The square is surrounded on three sides by imposing buildings built in the 16th Century housing shops and cafes in a colonnaded walkway above which are offices and homes that originally housed important government officials and important figures from San Marco. The pavement was originally built in the 12th century using bricks that were placed in herringbone fashion but due to the Aqua Alta (High tides from the Adriatic) and regular flooding the pavement was raised by one meter with improved drainage. The pavement was redesigned in the 14th Century and a pattern of squares of white Istrian stone was built into the brickwork which is thought to mark out places for the traders to set up their stalls.
St. Marks square today!
St. Marks square is still the place to head for if you wish to visit the Basilica and the Doges palace. The square is full of historical buildings and interesting buildings you could spend a couple of days here exploring all it has to offer. However as most people visiting Venice are likely only to be there for a couple of days there is a lot to pack in if you wish to see more of Venice. During the day time the square is full of tourists who flock here to these great buildings. The queues to enter these sites are really long so if you wish to get in to all these places get there early before the thousands of day visitors arrive by train, bus and cruise liners or leave some to later in the day when they have departed. Even when most of the people have left Venice is still packed with tourists but it is easier to find places to eat without having to wait for tables to become available. Walking around the square you will notice that some of the steps and pathways are quite worn due to the thousands of tourists who visit the square each day. There are by laws in place to ensure that you are not allowed to plonk yourself down and start eating a snack anywhere in the square you will be asked to move on by the police. There are virtually no places to sit and admire the architecture around the square unless of course you are feeling flush and sit with a drink in one of the expensive cafes surrounding the square.

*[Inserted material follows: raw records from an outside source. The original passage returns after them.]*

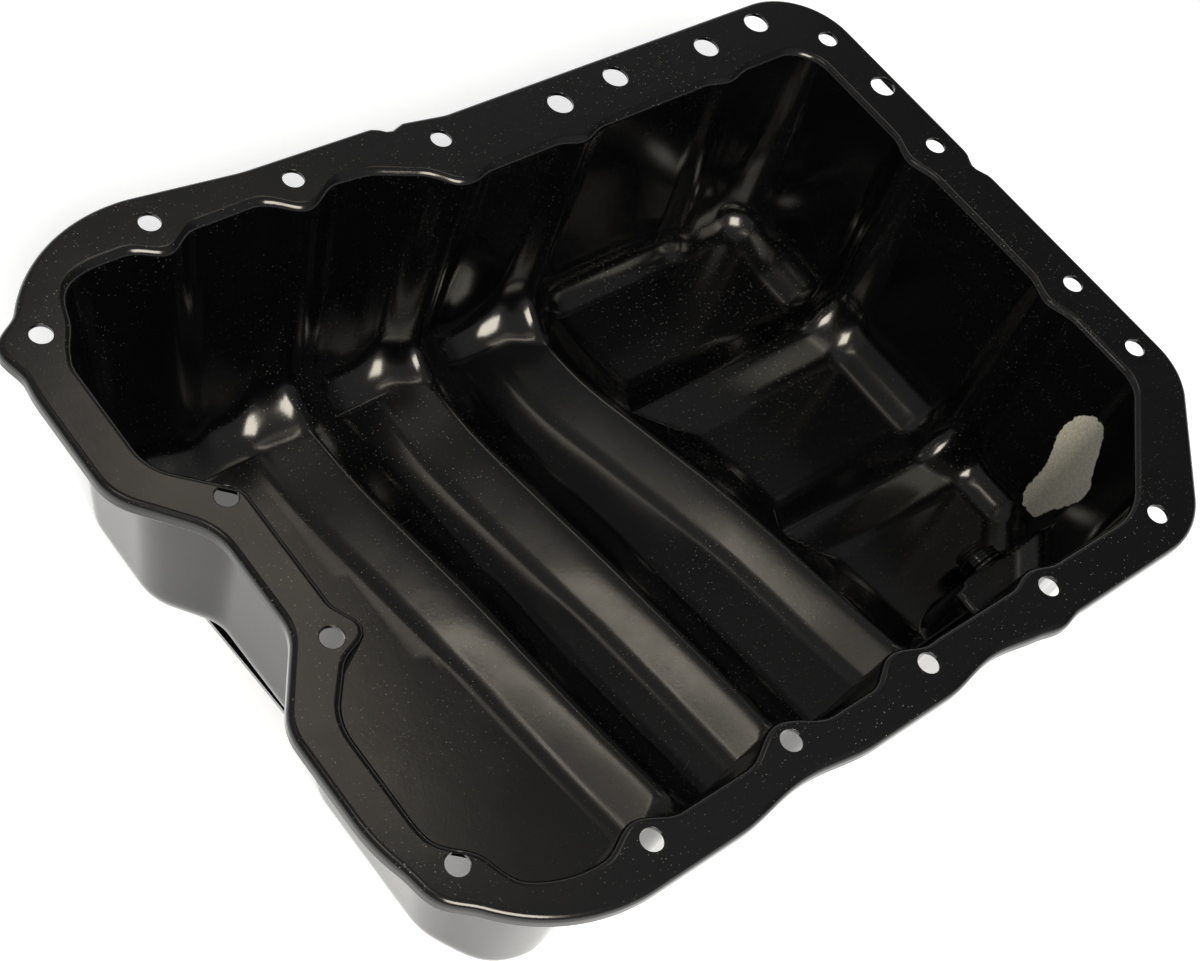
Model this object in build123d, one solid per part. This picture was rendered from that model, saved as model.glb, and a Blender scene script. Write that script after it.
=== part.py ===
"""Engine oil pan: one deep pressing of steel sheet with a bolt flange, and its drain fitting.

The pan is drawn about the middle of its bolt field, on the gasket face, and its pieces are then
moved so that the origin is the datum: midway between the second and the last bolt of the front
row. X runs along the pan towards its wide end, Y across it towards the side with the large bolts,
and Z up out of the open side. All sizes are in millimetres.
"""

import math
import os

from build123d import *

# Sheet and depths
SHEET = 1.5
DEPTH = 82.5
MOUTH_BEND = 4.5
FLOOR_BEND = 12.0
BEND_STEPS = 3

# Rolled edge of the flange: outside radius of the roll and how far the edge hangs down
LIP_BEND = 2.2
LIP_DEPTH = 5.0

# Walls of the cavity at the gasket face, and the same walls at the floor
RIGHT = 147.5
RIGHT_LOW = 142.0
BACK = 98.2
BACK_LOW = 95.4
STEP_BACK = 119.2
FRONT = -106.3
FRONT_LOW = -103.2
FRONT_LEFT = -109.0
FRONT_LEFT_LOW = -104.2
LOBE_BACK = -154.1
LOBE_BACK_LOW = -146.7
LOBE_FRONT = -153.3
LOBE_FRONT_LOW = -139.0
WAIST = -134.4
WAIST_LOW = -133.2

# Outer edge of the flange
RIM_RIGHT = 167.6
RIM_BACK = 124.3
RIM_STEP = 130.4
RIM_LOBE = 137.0
RIM_LEFT_BACK = -169.5
RIM_LEFT_FRONT = -167.0
RIM_WAIST = -149.0
RIM_FRONT = -122.9

# Bolt holes
SMALL_HOLE = 7.0
LARGE_HOLE = 9.0
FRONT_ROW = -113.8
FRONT_PITCH = 54.6
FRONT_FIRST = 115.0
BACK_LOW_ROW = 114.9
BACK_HIGH_ROW = 116.9
BACK_PITCH = 67.4
RIGHT_ROW = 160.7
WAIST_ROW = -142.9

# Pressed channels that cross the floor
CHANNEL_HALF = 15.0
CHANNEL_LIFT = 8.5
CROSS_HALF = 12.0
CROSS_LIFT = 7.0
CREST_RADIUS = 5.0
FOOT_RADIUS = 12.0
FOOT_DIP = 0.4

# Ledge for the drain fitting, at the foot of the front wall: its height over the floor, how far
# it stands in from the wall at the gasket face, and where it begins
LEDGE_RISE = 21.5
LEDGE_REACH = 25.8
LEDGE_LEFT = 80.0
LEDGE_RADIUS = 2.2
LEDGE_CORNER = 9.0

# Drain fitting
DRAIN_RUN = 28.3
DRAIN_DROP = 12.8
THREAD = 12.0
THREAD_CLEARANCE = 0.15
NUT_OUTSIDE = 16.0
NUT_LENGTH = 5.5
NUT_GROOVE = 0.6
PLUG_REACH = 10.0
PLUG_LEAD = 1.2
WASHER_OUTSIDE = 18.0
WASHER_THICK = 2.0
HEAD_FLATS = 14.0
HEAD_HEIGHT = 7.0
HEAD_FLANGE = 17.0
HEAD_FLANGE_THICK = 2.0

# Spacing of the points that the wall and the flange edge run through
WALL_SPACING = 5.0
RIM_SPACING = 4.0

# How much of a run between two corners their arcs may take up
RUN_SHARE = 0.99

# Places that follow from the sizes above
LEDGE_TOP = LEDGE_RISE - DEPTH
LEDGE_FACE = FRONT + LEDGE_REACH
DRAIN_X = LEDGE_LEFT + DRAIN_RUN
DRAIN_Z = LEDGE_TOP - DRAIN_DROP

# Corners of the cavity, counterclockwise: x, y and radius at the gasket face, then at the floor
WALL_CORNERS = [
    ((108.2, FRONT, 24), (104.0, FRONT_LOW, 22)),
    ((RIGHT, FRONT + 36.2, 11), (RIGHT_LOW, FRONT_LOW + 37.0, 15)),
    ((RIGHT - 2.2, BACK, 10), (RIGHT_LOW - 1.0, BACK_LOW, 15)),
    ((-3.0, BACK + 0.2, 18), (-3.0, BACK_LOW + 0.1, 18)),
    ((-35.0, STEP_BACK - 4.6, 12), (-35.0, BACK_LOW + 0.6, 18)),
    ((-76.0, STEP_BACK - 0.2, 30), (-76.0, BACK_LOW + 0.2, 30)),
    ((LOBE_BACK, STEP_BACK, 24), (LOBE_BACK_LOW, BACK_LOW + 0.2, 20)),
    ((LOBE_BACK, 52.5, 14), (LOBE_BACK_LOW, 50.0, 18)),
    ((WAIST, 34.0, 9), (WAIST_LOW - 0.6, 33.0, 15)),
    ((WAIST, -20.5, 9), (WAIST_LOW + 0.4, -8.0, 15)),
    ((LOBE_FRONT, -42.5, 16), (LOBE_FRONT_LOW, -32.0, 18)),
    ((LOBE_FRONT, FRONT_LEFT, 34), (LOBE_FRONT_LOW + 0.7, FRONT_LEFT_LOW, 24)),
    ((-14.0, FRONT_LEFT, 12), (-14.0, FRONT_LEFT_LOW, 15)),
    ((14.0, FRONT + 0.1, 12), (14.0, FRONT_LOW - 0.1, 15)),
]

# Corners of the flange's flat, counterclockwise: x, y and radius
RIM_CORNERS = [
    (123.2, RIM_FRONT, 30),
    (RIM_RIGHT + 0.9, RIM_FRONT + 47.6, 27),
    (RIM_RIGHT - 1.5, RIM_BACK - 0.7, 25),
    (3.0, RIM_BACK + 1.0, 12),
    (-24.0, RIM_STEP, 15),
    (-72.0, RIM_STEP + 1.7, 60),
    (-112.0, RIM_LOBE + 0.6, 40),
    (RIM_LEFT_BACK, RIM_LOBE, 54),
    (RIM_LEFT_BACK + 0.2, 48.6, 18),
    (RIM_WAIST, 25.6, 22),
    (RIM_WAIST, -13.0, 18),
    (RIM_LEFT_FRONT, -37.0, 16),
    (RIM_LEFT_FRONT, RIM_FRONT - 0.9, 56),
]


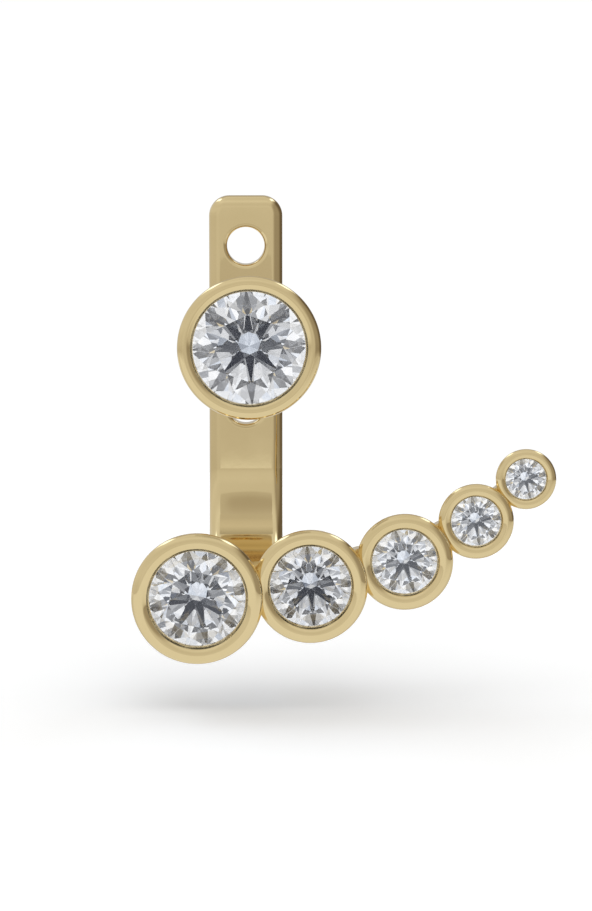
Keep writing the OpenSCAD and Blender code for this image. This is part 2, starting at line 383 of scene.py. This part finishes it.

Eating and drinking in St. Marks Square.
My advice is DON'T...... unless of course you have a very deep wallet or you really want to soak up the atmosphere or you are foolish with money and madly in love. To sit in one of the cafes or restaurants surrounding the square is probably one of the most expensive things you will do in Venice. The restaurants are pavement style cafes which allows you to soak up the ambiance of Venice and people watch at a price of course The bills are astronomical for example Euro 9 for a small coke plus Euro 6 Supplement for listening to the music. For coffee expect to pay around 18 euros. As for eating dinner don't expect any change from Euro 200 each for dinner. A bottle of wine starts from Euro 42 to Euro 300. You could probably get away with lunch for around Euro 100.
The Grancaffe Quadri is one such restaurant. There is a large outside eating area and a small band stand with white drapes. Five musicians play music in competition with a restaurant on the opposite side of the square. You can also eat inside and there is a lovely restaurant upstairs too which is finely and tastefully decorated with a superb ambiance overlooking the square. We were not able to get a table overlooking the square so chose to eat elsewhere. To listen to the band playing Con te Partiro made the hairs on the back of my neck stand on end and sent a shiver down my spine. It really is something special but of course at a price. My advice is to find a café or restaurant off the square down one of the maze of alleyways where you can find much better standard of food at a far better price.
There is a variety of tourist type shops surrounding the square and high class shops selling glassware and costume jewellery. These high end shops do not display prices on some of the things but it will make your heart flutter when they reveal the prices. Do yourself and your credit card a favour and walk down the alleyways of Venice if you really want to nab yourself a bargain, well a bargain compared to the prices you will pay in St. Marks square. Murano glass can be bought far more cheaply in the little side streets as opposed to here.
St. Marks square is a hive of activity full of tourists and lovers out to soak up the ambiance and beauty of this small area. It can be very busy during the daytime but much calmer once most of the day trippers have departed on their coaches or massive cruise liners. It certainly is the place to be during your stay in Venice not only for people watching but more importantly to visit the historical sites around the square. I absolutely adore Venice and although I have only visited the place twice and for only a couple of days each time we have packed an awful lot into our trips there. Be prepared to do a lot of walking, standing, queuing but it is well worth it. Historically it is a beautiful city with many beautiful buildings you won't be disappointed with it. Venice is a very expensive place but you can help save yourself a little money by eating and shopping away from St. Marks Square. Personally I love St. Marks Square very early in the morning and very late at night when there are less people in the square. Once in the square it feels quite safe but getting to the square when Venice is deserted can be quite spooky walking alone down the small dark alleyways. There are always people walking about no matter what time of the day so you will never be quite alone.
Summary: Great sights sounds but very crowded at times during the day.